Reality is complex, yes. It is also very fluid and flexible. Things we believe to be good or bad might only be so in our mind, put there by the society we live in. But society changes, and so does what is seen as desirable and undesirable. Fashions change every year, and physical ideals change over centuries. Today, thin, toned bodies are considered the gold standard everyone aspires to. Being fit is equivalent to living a healthy lifestyle, and, at least subconsciously, we link a healthy lifestyle to fertility. And that makes someone attractive in the eyes of others. But in the 17th century, women with a few extra pounds were seen as the ideal of a beautiful woman. Being overweight was associated with wealth and thus better health. After all, they could afford enough to eat. A lot of things depend on where and also when you were born. There is no absolute truth about what beauty is. Taking a socially constructed ideal as a guideline doesn’t help anyone, and this part of reality is an illusion for sure. Everybody is beautiful in their own way, but, of course, we shouldn’t ignore the health aspects.

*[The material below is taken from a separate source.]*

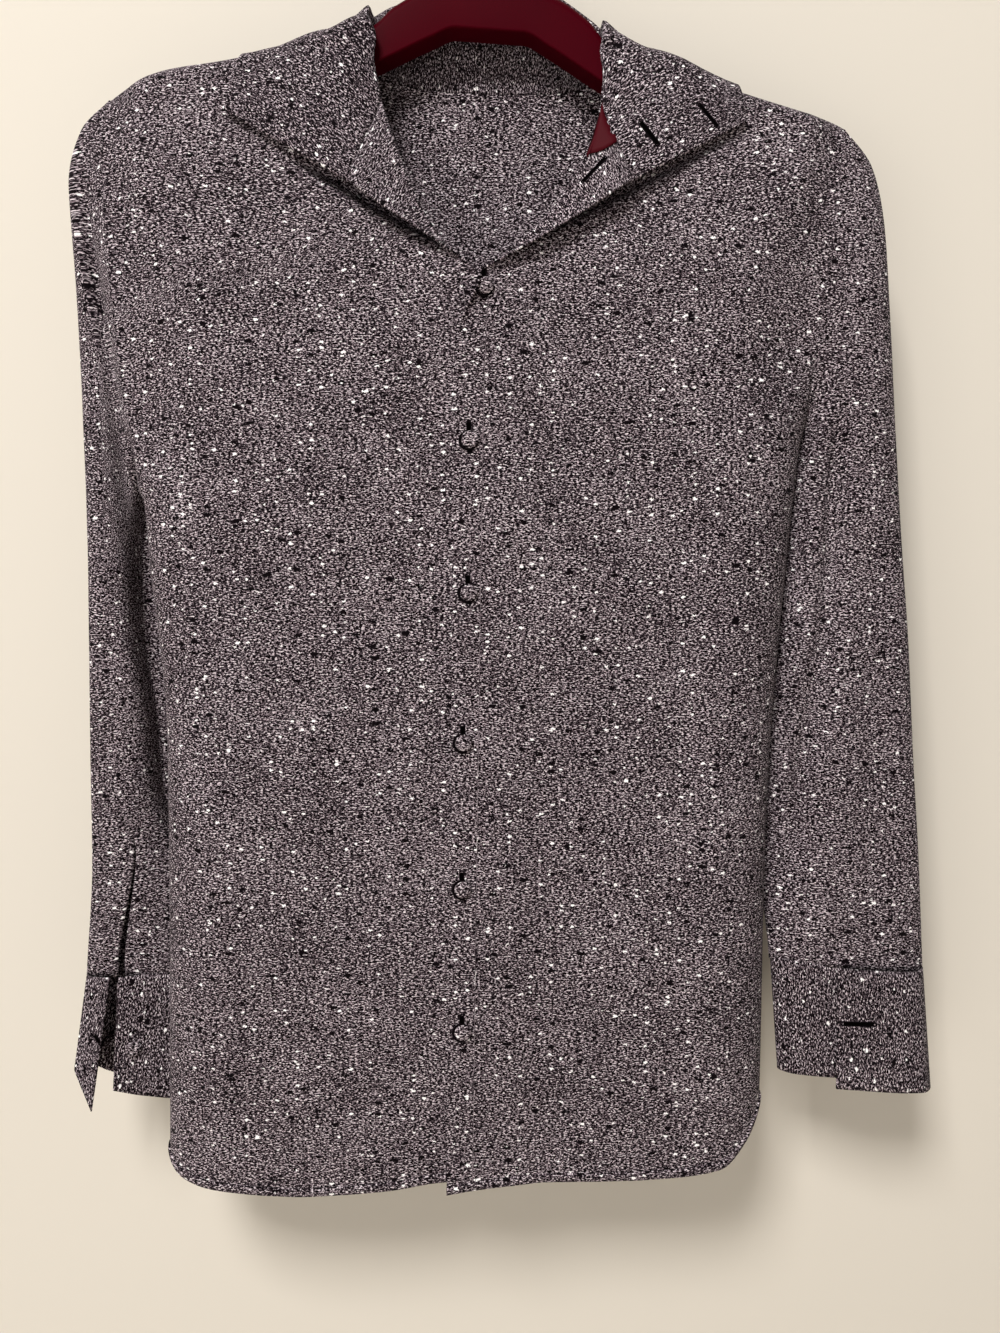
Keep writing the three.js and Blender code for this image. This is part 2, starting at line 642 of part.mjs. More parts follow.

We all see reality through a different set of filters. Throughout our lives, more and more filters are added. Some of them stay the way they are if we don’t actively change them, and others, like fashions, are changed by society without us giving it a lot of thought. Once you recognize that reality is not fixed but that you have the power to remove these filters from how you see the world, you realize that you have the potential to change your future. You can say goodbye to concepts that hold you back and incorporate others into your life that help you grow and move towards the kind of life that makes you happy – not your parents, not your neighbours, not your boss, but you. Keep your eyes and mind open and try new things and see how they work out for you. Be bold and be brave – there are no limits to who you can be and what you can do as long as you don’t harm anyone else, keep in mind that the laws of the country you live in are “real” in a way that there are consequences if you don’t abide by them, and, above all, don’t forget that physics is real. Don’t try to fly like superman, seriously.